## YOUR GOAL
Quote the listing below in its entirety.
* START GIVEN INFORMATION *
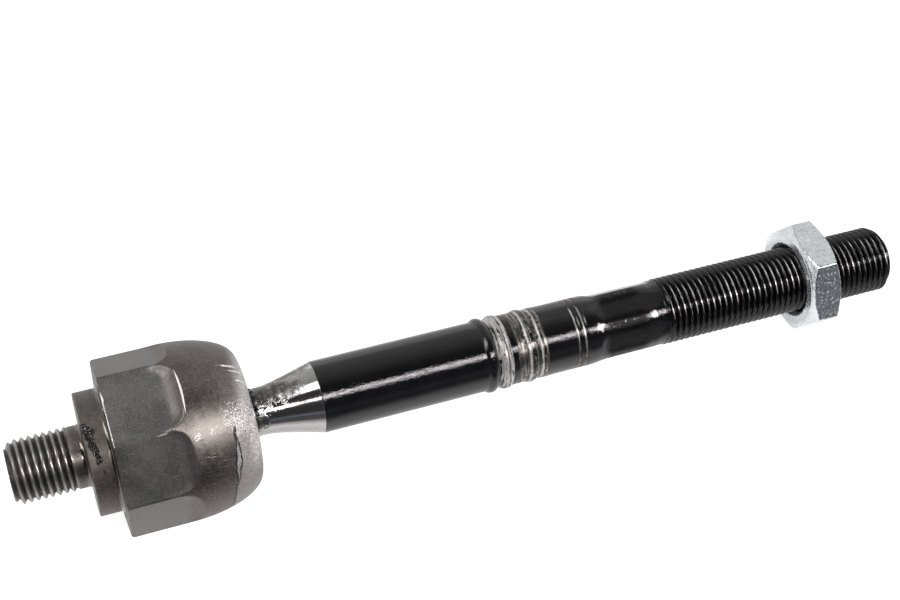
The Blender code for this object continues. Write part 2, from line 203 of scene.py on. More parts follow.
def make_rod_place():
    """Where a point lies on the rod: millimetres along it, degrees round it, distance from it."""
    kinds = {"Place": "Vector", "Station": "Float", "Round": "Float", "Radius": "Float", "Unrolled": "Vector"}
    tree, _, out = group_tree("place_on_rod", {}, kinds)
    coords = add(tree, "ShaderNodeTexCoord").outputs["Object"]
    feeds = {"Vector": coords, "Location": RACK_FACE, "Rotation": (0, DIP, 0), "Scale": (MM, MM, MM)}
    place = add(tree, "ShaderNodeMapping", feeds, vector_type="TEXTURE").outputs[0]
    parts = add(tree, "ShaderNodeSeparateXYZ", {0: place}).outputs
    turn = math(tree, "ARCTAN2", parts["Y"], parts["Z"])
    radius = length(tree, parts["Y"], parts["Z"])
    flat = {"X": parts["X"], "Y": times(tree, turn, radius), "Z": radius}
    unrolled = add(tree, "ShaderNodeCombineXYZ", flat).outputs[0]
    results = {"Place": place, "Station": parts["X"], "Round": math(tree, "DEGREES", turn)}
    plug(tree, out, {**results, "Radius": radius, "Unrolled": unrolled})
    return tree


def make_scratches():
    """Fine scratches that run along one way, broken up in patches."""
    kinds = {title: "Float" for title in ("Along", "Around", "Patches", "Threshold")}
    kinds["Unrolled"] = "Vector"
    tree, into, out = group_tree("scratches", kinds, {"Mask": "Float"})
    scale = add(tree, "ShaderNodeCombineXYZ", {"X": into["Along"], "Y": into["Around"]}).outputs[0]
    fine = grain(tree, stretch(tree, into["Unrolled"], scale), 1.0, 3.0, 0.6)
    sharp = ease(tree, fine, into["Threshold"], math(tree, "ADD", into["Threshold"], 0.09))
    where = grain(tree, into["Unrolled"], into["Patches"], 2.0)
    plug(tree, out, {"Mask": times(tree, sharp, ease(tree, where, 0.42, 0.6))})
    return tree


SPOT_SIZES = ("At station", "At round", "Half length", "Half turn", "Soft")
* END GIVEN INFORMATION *
## RESPONSE
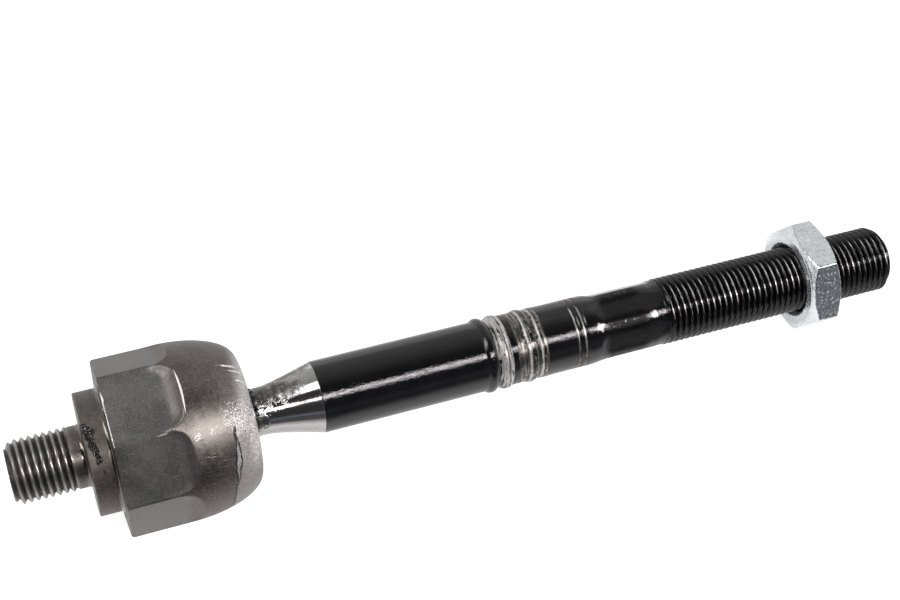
The Blender code for this object continues. Write part 2, from line 203 of scene.py on. More parts follow.
def make_rod_place():
    """Where a point lies on the rod: millimetres along it, degrees round it, distance from it."""
    kinds = {"Place": "Vector", "Station": "Float", "Round": "Float", "Radius": "Float", "Unrolled": "Vector"}
    tree, _, out = group_tree("place_on_rod", {}, kinds)
    coords = add(tree, "ShaderNodeTexCoord").outputs["Object"]
    feeds = {"Vector": coords, "Location": RACK_FACE, "Rotation": (0, DIP, 0), "Scale": (MM, MM, MM)}
    place = add(tree, "ShaderNodeMapping", feeds, vector_type="TEXTURE").outputs[0]
    parts = add(tree, "ShaderNodeSeparateXYZ", {0: place}).outputs
    turn = math(tree, "ARCTAN2", parts["Y"], parts["Z"])
    radius = length(tree, parts["Y"], parts["Z"])
    flat = {"X": parts["X"], "Y": times(tree, turn, radius), "Z": radius}
    unrolled = add(tree, "ShaderNodeCombineXYZ", flat).outputs[0]
    results = {"Place": place, "Station": parts["X"], "Round": math(tree, "DEGREES", turn)}
    plug(tree, out, {**results, "Radius": radius, "Unrolled": unrolled})
    return tree


def make_scratches():
    """Fine scratches that run along one way, broken up in patches."""
    kinds = {title: "Float" for title in ("Along", "Around", "Patches", "Threshold")}
    kinds["Unrolled"] = "Vector"
    tree, into, out = group_tree("scratches", kinds, {"Mask": "Float"})
    scale = add(tree, "ShaderNodeCombineXYZ", {"X": into["Along"], "Y": into["Around"]}).outputs[0]
    fine = grain(tree, stretch(tree, into["Unrolled"], scale), 1.0, 3.0, 0.6)
    sharp = ease(tree, fine, into["Threshold"], math(tree, "ADD", into["Threshold"], 0.09))
    where = grain(tree, into["Unrolled"], into["Patches"], 2.0)
    plug(tree, out, {"Mask": times(tree, sharp, ease(tree, where, 0.42, 0.6))})
    return tree


SPOT_SIZES = ("At station", "At round", "Half length", "Half turn", "Soft")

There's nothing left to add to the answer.